[START OF EXERCISE INPUT]
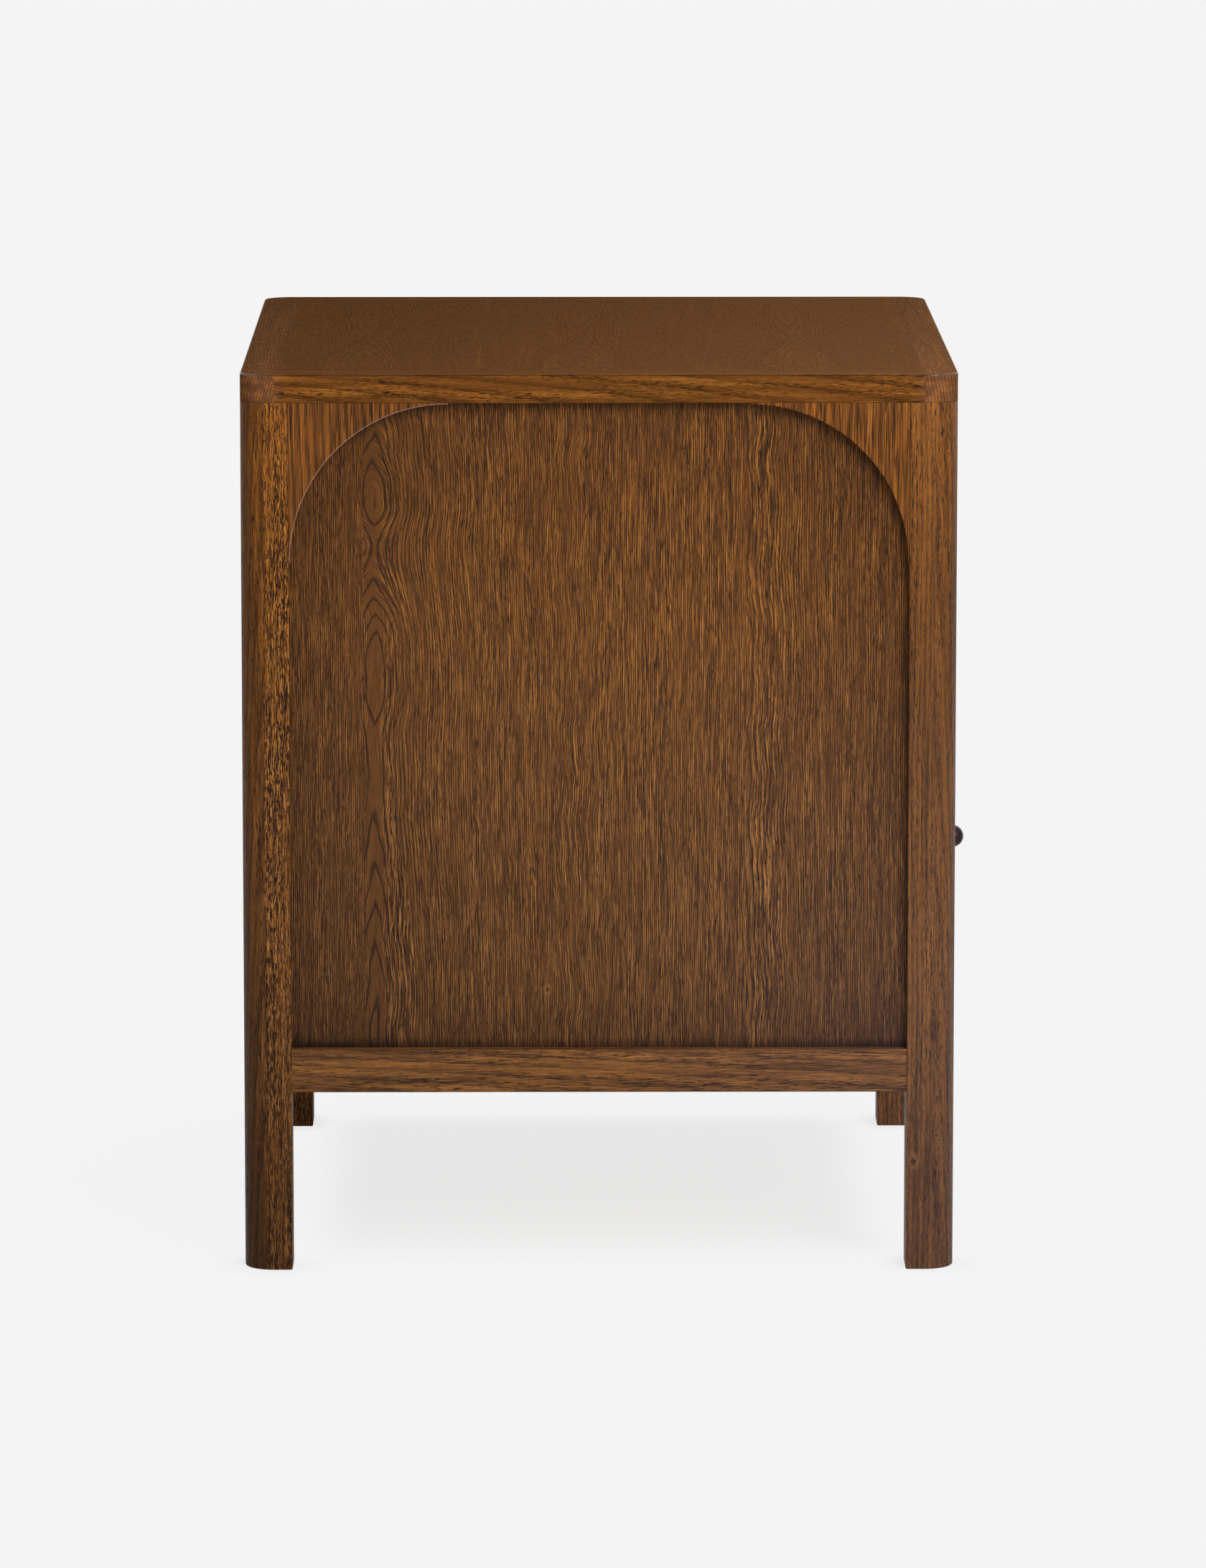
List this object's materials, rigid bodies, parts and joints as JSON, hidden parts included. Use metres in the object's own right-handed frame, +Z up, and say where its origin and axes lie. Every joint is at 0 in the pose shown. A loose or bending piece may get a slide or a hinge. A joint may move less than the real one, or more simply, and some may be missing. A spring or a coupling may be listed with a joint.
{
  "type": "nightstand",
  "caption": "Stained oak nightstand with rounded corner legs, arched recessed sides, an open arched cubby and a drawer with a small round knob on telescopic slides.",
  "frame": {"origin": "on the floor, below the middle of the whole nightstand's outline, knob included", "axes": "+Z up, the drawer and cubby face -Y, +X is to the right of someone who faces the front"},
  "size_m": [0.508, 0.474, 0.58],
  "materials": {
    "oak_solid": "walnut-brown stain, satin lacquer, open pores",
    "oak_veneer_board": "walnut-brown stained oak veneer, satin lacquer",
    "drawer_box_wood": "clear lacquered hardwood",
    "plywood": "clear lacquered plywood",
    "dowel_beech": "fluted, raw",
    "slide_steel": "zinc plated",
    "screw_steel": "zinc plated",
    "knob_metal": "dark bronzed, polished"
  },
  "bodies": {
    "case": {"top_board": "oak_veneer_board", "top_lipping_front": "oak_solid", "top_lipping_back": "oak_solid", "top_lipping_left": "oak_solid", "top_lipping_right": "oak_solid", "top_dowels": "dowel_beech", "leg_front_left": "oak_solid", "side_spandrel_front_left": "oak_solid", "leg_back_left": "oak_solid", "side_spandrel_back_left": "oak_solid", "side_panel_left": "oak_veneer_board", "front_spandrel_left": "oak_solid", "slide_cabinet_left": "slide_steel", "leg_front_right": "oak_solid", "side_spandrel_front_right": "oak_solid", "leg_back_right": "oak_solid", "side_spandrel_back_right": "oak_solid", "side_panel_right": "oak_veneer_board", "front_spandrel_right": "oak_solid", "slide_cabinet_right": "slide_steel", "rail_left": "oak_solid", "rail_right": "oak_solid", "rail_front": "oak_solid", "rail_back": "oak_solid", "case_bottom": "plywood", "case_bottom_screws": "screw_steel", "back_panel": "oak_veneer_board", "back_screws": "screw_steel", "shelf": "oak_veneer_board", "shelf_lipping": "oak_solid", "shelf_dowels": "dowel_beech", "spandrel_dowels": "dowel_beech", "slide_case_screws": "slide_steel"},
    "slide_middles": {"slide_middle_left": "slide_steel", "slide_middle_right": "slide_steel"},
    "drawer": {"drawer_face": "oak_veneer_board", "drawer_box_front": "drawer_box_wood", "drawer_box_back": "drawer_box_wood", "drawer_floor": "plywood", "drawer_face_screws": "screw_steel", "knob": "knob_metal", "knob_screw": "screw_steel", "slide_drawer_screws": "slide_steel", "drawer_side_left": "drawer_box_wood", "slide_drawer_left": "slide_steel", "drawer_side_right": "drawer_box_wood", "slide_drawer_right": "slide_steel"}
  },
  "joints": [
    {"name": "drawer_travel", "type": "slide", "parent": "case", "child": "drawer", "axis": [0, -1, 0], "range_m": [0, 0.35]},
    {"name": "slide_middle_travel", "type": "slide", "parent": "case", "child": "slide_middles", "axis": [0, -1, 0], "range_m": [0, 0.175]}
  ],
  "couplings": [
    {"joint": "slide_middle_travel", "follows": "drawer_travel", "ratio": 0.5}
  ]
}
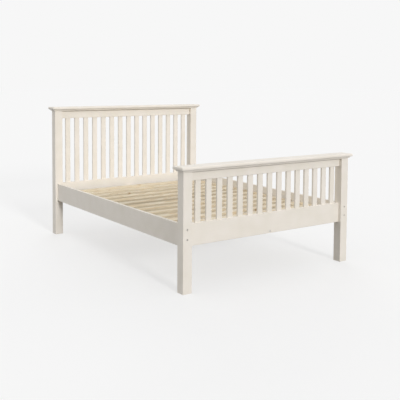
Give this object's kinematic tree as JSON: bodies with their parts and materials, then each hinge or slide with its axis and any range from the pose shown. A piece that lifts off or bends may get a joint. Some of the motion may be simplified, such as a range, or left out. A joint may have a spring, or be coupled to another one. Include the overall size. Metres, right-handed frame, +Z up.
{
  "type": "bed frame",
  "caption": "Painted wooden bed frame: slatted head end and lower foot end under moulded cap rails, bolted side rails and a slatted deck on a centre rail.",
  "frame": {"origin": "on the floor under the middle of the bed", "axes": "+Z up, +Y towards the head end, +X to the right seen from the foot end"},
  "size_m": [1.503, 2.097, 1.093],
  "materials": {
    "painted_wood": "satin cream lacquer on softwood",
    "bare_pine": "planed bare pine",
    "beech": "fluted beech dowel",
    "zinc_steel": "bright zinc plate",
    "nylon": "moulded brown nylon"
  },
  "bodies": {
    "root": {"foot_post_left": "painted_wood", "foot_post_right": "painted_wood", "head_post_left": "painted_wood", "head_post_right": "painted_wood", "foot_cap": "painted_wood", "head_cap": "painted_wood", "foot_lower_rail": "painted_wood", "foot_top_rail": "painted_wood", "head_lower_rail": "painted_wood", "head_top_rail": "painted_wood", "side_rail_left": "painted_wood", "side_rail_right": "painted_wood", "foot_slat_01": "painted_wood", "foot_slat_02": "painted_wood", "foot_slat_03": "painted_wood", "foot_slat_04": "painted_wood", "foot_slat_05": "painted_wood", "foot_slat_06": "painted_wood", "foot_slat_07": "painted_wood", "foot_slat_08": "painted_wood", "foot_slat_09": "painted_wood", "foot_slat_10": "painted_wood", "foot_slat_11": "painted_wood", "foot_slat_12": "painted_wood", "foot_slat_13": "painted_wood", "foot_slat_14": "painted_wood", "foot_slat_15": "painted_wood", "head_slat_01": "painted_wood", "head_slat_02": "painted_wood", "head_slat_03": "painted_wood", "head_slat_04": "painted_wood", "head_slat_05": "painted_wood", "head_slat_06": "painted_wood", "head_slat_07": "painted_wood", "head_slat_08": "painted_wood", "head_slat_09": "painted_wood", "head_slat_10": "painted_wood", "head_slat_11": "painted_wood", "head_slat_12": "painted_wood", "head_slat_13": "painted_wood", "head_slat_14": "painted_wood", "head_slat_15": "painted_wood", "ledger_left": "bare_pine", "ledger_right": "bare_pine", "bed_slats": "bare_pine", "centre_rail": "bare_pine", "centre_block_foot": "bare_pine", "centre_block_head": "bare_pine", "centre_leg": "bare_pine", "cap_dowels": "beech", "rail_dowels": "beech", "rail_bolts": "zinc_steel", "barrel_nuts": "zinc_steel", "block_bolts": "zinc_steel", "block_inserts": "zinc_steel", "leg_stud": "zinc_steel", "leg_glide": "nylon"}
  },
  "joints": []
}
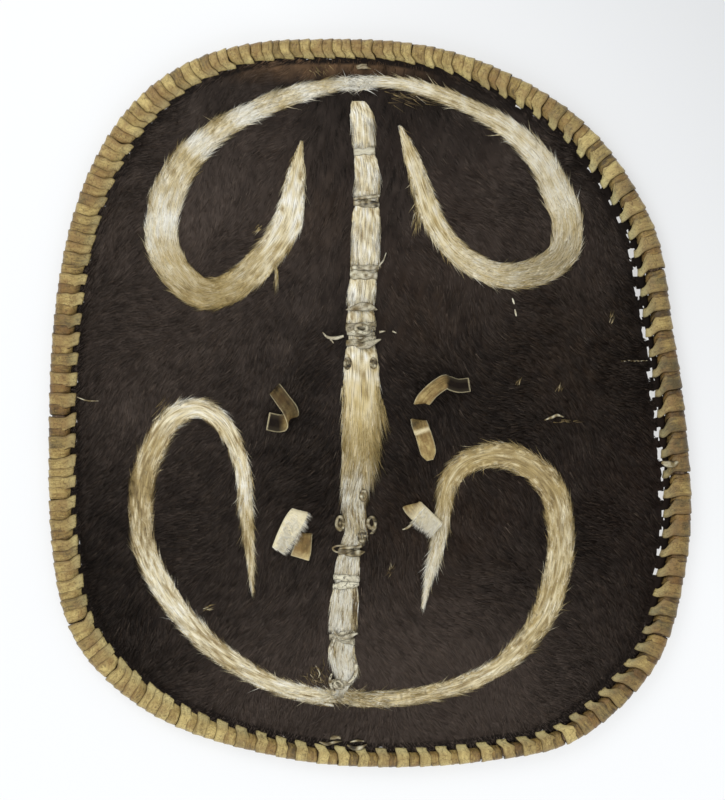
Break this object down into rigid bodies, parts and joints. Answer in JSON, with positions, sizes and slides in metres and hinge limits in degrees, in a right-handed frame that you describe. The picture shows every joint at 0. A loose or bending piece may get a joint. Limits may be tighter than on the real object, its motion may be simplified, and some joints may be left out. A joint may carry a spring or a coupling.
{
  "type": "hide shield",
  "caption": "Broad rounded hide shield with dark hair, pale laid-on scrolls and centre strip, lashed rim, back staff and hand straps.",
  "frame": {"origin": "middle of the footprint, on the floor under the rim", "axes": "+Y towards the shield's upper end, +Z out of the haired front; it lies on its hollow back"},
  "size_m": [0.6449, 0.7304, 0.0935],
  "materials": {
    "dark_haired_hide": "short black-brown hair on the front, bare greyish tan rawhide on the back",
    "bent_stick": "peeled stick, hand-scraped",
    "rawhide_lashing": "dry rawhide strip, yellow-tan, browner on the right",
    "pale_haired_hide": "short cream-white hair, ragged edges",
    "thong": "thin rawhide thong, stiff and shiny",
    "strap_hide": "hide strap, bare olive-tan flesh side, some white hair"
  },
  "bodies": {
    "root": {"hide_panel": "dark_haired_hide", "rim_hoop": "bent_stick", "rim_lashing": "rawhide_lashing", "back_staff": "bent_stick", "centre_strip": "pale_haired_hide", "scroll_upper_left": "pale_haired_hide", "scroll_upper_right": "pale_haired_hide", "scroll_lower_left": "pale_haired_hide", "scroll_lower_right": "pale_haired_hide", "staff_tie_1": "thong", "staff_tie_2": "thong", "staff_tie_3": "thong", "staff_tie_4": "thong", "staff_tie_5": "thong", "staff_tie_6": "thong", "staff_tie_7": "thong", "staff_tie_8": "thong", "staff_end_tie_top": "thong", "staff_end_tie_bottom": "thong", "upper_grip_strap": "strap_hide", "lower_grip_strap": "strap_hide", "grip_thong": "strap_hide", "grip_tail": "strap_hide"}
  },
  "joints": []
}
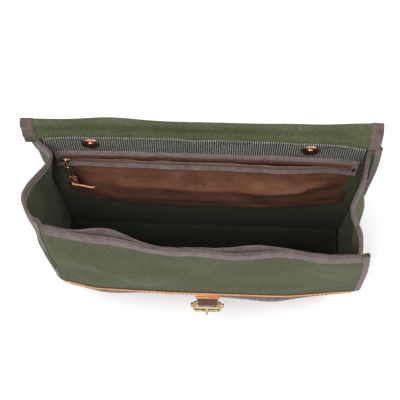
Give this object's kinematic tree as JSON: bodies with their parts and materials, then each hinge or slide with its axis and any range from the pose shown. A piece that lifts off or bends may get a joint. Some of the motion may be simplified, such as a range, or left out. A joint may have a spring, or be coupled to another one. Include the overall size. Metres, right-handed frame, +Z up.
{
  "type": "messenger bag",
  "caption": "Canvas messenger bag with bound seams, leather boot, flap with strap and pin buckle, open mouth, inner zip pocket and D-rings.",
  "frame": {"origin": "centre of the underside of the base, on the surface the bag stands on", "axes": "+X towards the right seen from the front, +Y towards the back, +Z up"},
  "size_m": [0.3822, 0.2393, 0.2721],
  "materials": {
    "canvas": "olive green heavy waxed canvas, matt, fine plain weave",
    "binding": "mauve-brown cotton twill tape, matt, sewn with one stitch line",
    "leather": "dark brown bridle leather, satin, with raw tan cut edges",
    "lace": "raw tan leather lace, matt",
    "webbing": "dark grey webbing with light grey warp yarns, matt",
    "zip_tape": "mauve herringbone zip tape, matt",
    "zip_coil": "brown nylon coil teeth",
    "pocket_nylon": "smooth brown lining cloth, slightly glossy",
    "copper": "polished copper",
    "brass": "polished antique brass"
  },
  "bodies": {
    "root": {"back_panel": "canvas", "back_seam_binding_left": "binding", "back_seam_binding_right": "binding", "base_panel": "canvas", "buckle_tab": "leather", "front_panel": "canvas", "front_pocket_panel": "canvas", "front_rim_binding": "binding", "front_seam_binding_left": "binding", "front_seam_binding_right": "binding", "gusset_binding_left": "binding", "gusset_binding_right": "binding", "gusset_left": "canvas", "gusset_right": "canvas", "leather_boot": "leather", "pocket_rim_binding": "binding", "ring_tab_left": "leather", "ring_tab_right": "leather", "rivet_left": "copper", "rivet_right": "copper", "webbing_strip": "webbing", "zip_pocket_bag": "pocket_nylon", "zip_stop_left": "copper", "zip_stop_right": "copper", "zip_tape_lower": "zip_tape", "zip_tape_upper": "zip_tape", "zip_teeth_lower": "zip_coil", "zip_teeth_upper": "zip_coil"},
    "flap_top": {"flap_top": "canvas", "flap_top_binding_left": "binding", "flap_top_binding_right": "binding"},
    "flap_front": {"flap_front": "canvas", "flap_front_binding_left": "binding", "flap_front_binding_right": "binding", "flap_edge_binding": "binding", "strap_sewn": "leather"},
    "strap_tail": {"strap_tail": "leather"},
    "ring_left": {"d_ring_left": "brass"},
    "ring_right": {"d_ring_right": "brass"},
    "zip_slider": {"zip_slider": "copper"},
    "zip_pull": {"zip_pull_wire": "copper", "zip_pull_leather": "leather", "zip_pull_lace": "lace"},
    "buckle_frame": {"buckle_frame": "brass", "buckle_sleeve_left": "brass", "buckle_sleeve_right": "brass"},
    "buckle_prong": {"buckle_prong": "brass"}
  },
  "joints": [
    {"name": "flap_hinge", "type": "hinge", "parent": "root", "child": "flap_top", "pos_m": [0, 0.072, 0.2735], "axis": [1, 0, 0], "range_deg": [0, 268]},
    {"name": "flap_fold", "type": "hinge", "parent": "flap_top", "child": "flap_front", "pos_m": [0, 0.08935, 0.10841], "axis": [1, 0, 0], "range_deg": [0, 86]},
    {"name": "strap_flex", "type": "hinge", "parent": "flap_front", "child": "strap_tail", "pos_m": [0.011, 0.09356, 0.03344], "axis": [1, 0, 0], "range_deg": [-58, 0]},
    {"name": "ring_left_swing", "type": "hinge", "parent": "root", "child": "ring_left", "pos_m": [-0.121, 0.06005, 0.222], "axis": [1, 0, 0], "range_deg": [0, 30]},
    {"name": "ring_right_swing", "type": "hinge", "parent": "root", "child": "ring_right", "pos_m": [0.117, 0.06005, 0.222], "axis": [1, 0, 0], "range_deg": [0, 30]},
    {"name": "zip_slide", "type": "slide", "parent": "root", "child": "zip_slider", "axis": [1, 0, 0], "range_m": [0, 0.276]},
    {"name": "pull_swing", "type": "hinge", "parent": "zip_slider", "child": "zip_pull", "pos_m": [-0.142, 0.04196, 0.2055], "axis": [-1, 0, 0], "range_deg": [0, 70]},
    {"name": "buckle_swing", "type": "hinge", "parent": "root", "child": "buckle_frame", "pos_m": [0.011, -0.08474, 0.119], "axis": [-1, 0, 0], "range_deg": [-4, 55]},
    {"name": "prong_swing", "type": "hinge", "parent": "buckle_frame", "child": "buckle_prong", "pos_m": [0.011, -0.08585, 0.11108], "axis": [-1, 0, 0], "range_deg": [0, 60]}
  ],
  "couplings": [
    {"joint": "flap_fold", "follows": "flap_hinge", "ratio": 0.3208},
    {"joint": "strap_flex", "follows": "flap_hinge", "ratio": -0.2164}
  ]
}
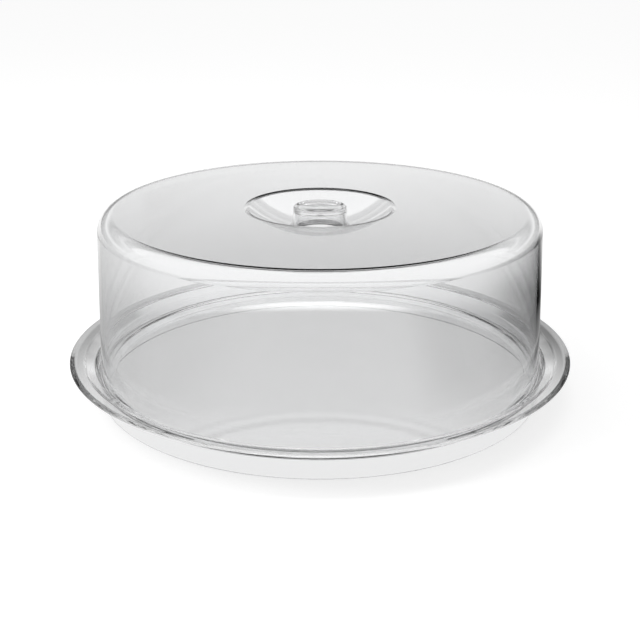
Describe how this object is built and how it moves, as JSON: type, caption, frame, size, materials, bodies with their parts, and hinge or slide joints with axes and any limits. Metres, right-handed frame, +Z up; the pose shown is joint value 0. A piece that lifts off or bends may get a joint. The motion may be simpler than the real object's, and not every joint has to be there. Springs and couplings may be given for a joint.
{
  "type": "cake carrier",
  "caption": "Clear cake keeper: a lift-off dome with a sunk finger knob stands in a round, wide-rimmed clear tray on a foot ring.",
  "frame": {"origin": "on the table, at the middle of the tray's foot ring", "axes": "+Z up along the axis that both pieces are turned about, along which the cover lifts; X and Y are alike"},
  "size_m": [0.34, 0.34, 0.1251],
  "materials": {
    "clear_tray": "polished clear moulding",
    "clear_cover": "polished clear moulding"
  },
  "bodies": {
    "base": {"tray": "clear_tray"},
    "lid": {"cover": "clear_cover"}
  },
  "joints": [
    {"name": "cover_lift", "type": "slide", "parent": "base", "child": "lid", "axis": [0, 0, 1], "range_m": [0, 0.14]}
  ]
}
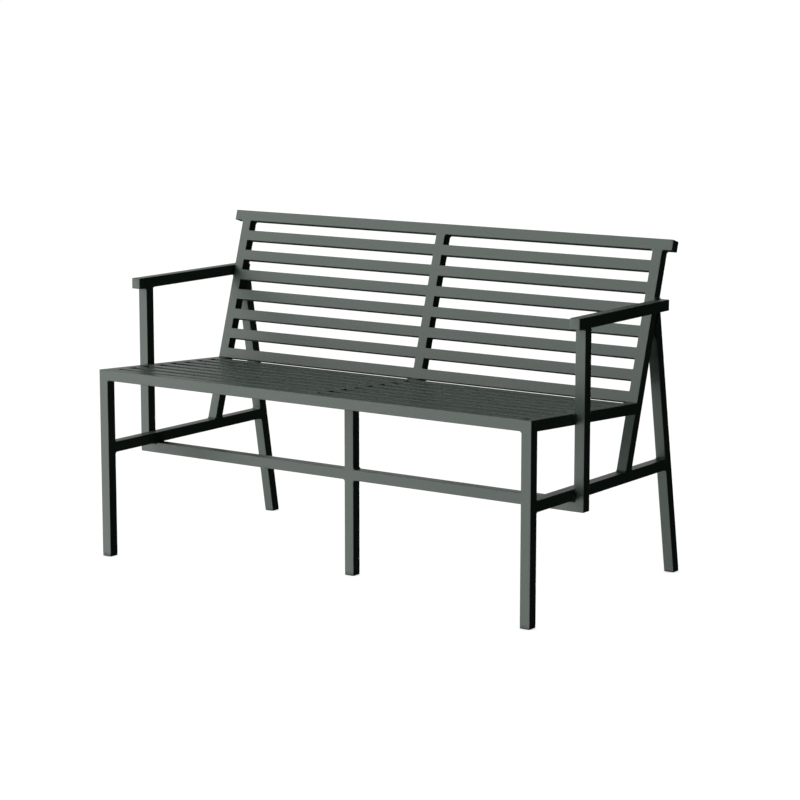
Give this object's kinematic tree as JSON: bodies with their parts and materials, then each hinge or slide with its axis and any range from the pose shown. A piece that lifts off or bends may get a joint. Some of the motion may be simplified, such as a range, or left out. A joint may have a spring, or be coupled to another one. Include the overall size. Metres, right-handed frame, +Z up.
[END OF EXERCISE INPUT]
In the records, locate each line holding the string "included" and copy it.

List this object's materials, rigid bodies, parts and joints as JSON, hidden parts included. Use metres in the object's own right-handed frame, +Z up, and say where its origin and axes lie. Every joint is at 0 in the pose shown. A loose or bending piece may get a slide or a hinge. A joint may move less than the real one, or more simply, and some may be missing. A spring or a coupling may be listed with a joint.
  "frame": {"origin": "on the floor, below the middle of the whole nightstand's outline, knob included", "axes": "+Z up, the drawer and cubby face -Y, +X is to the right of someone who faces the front"},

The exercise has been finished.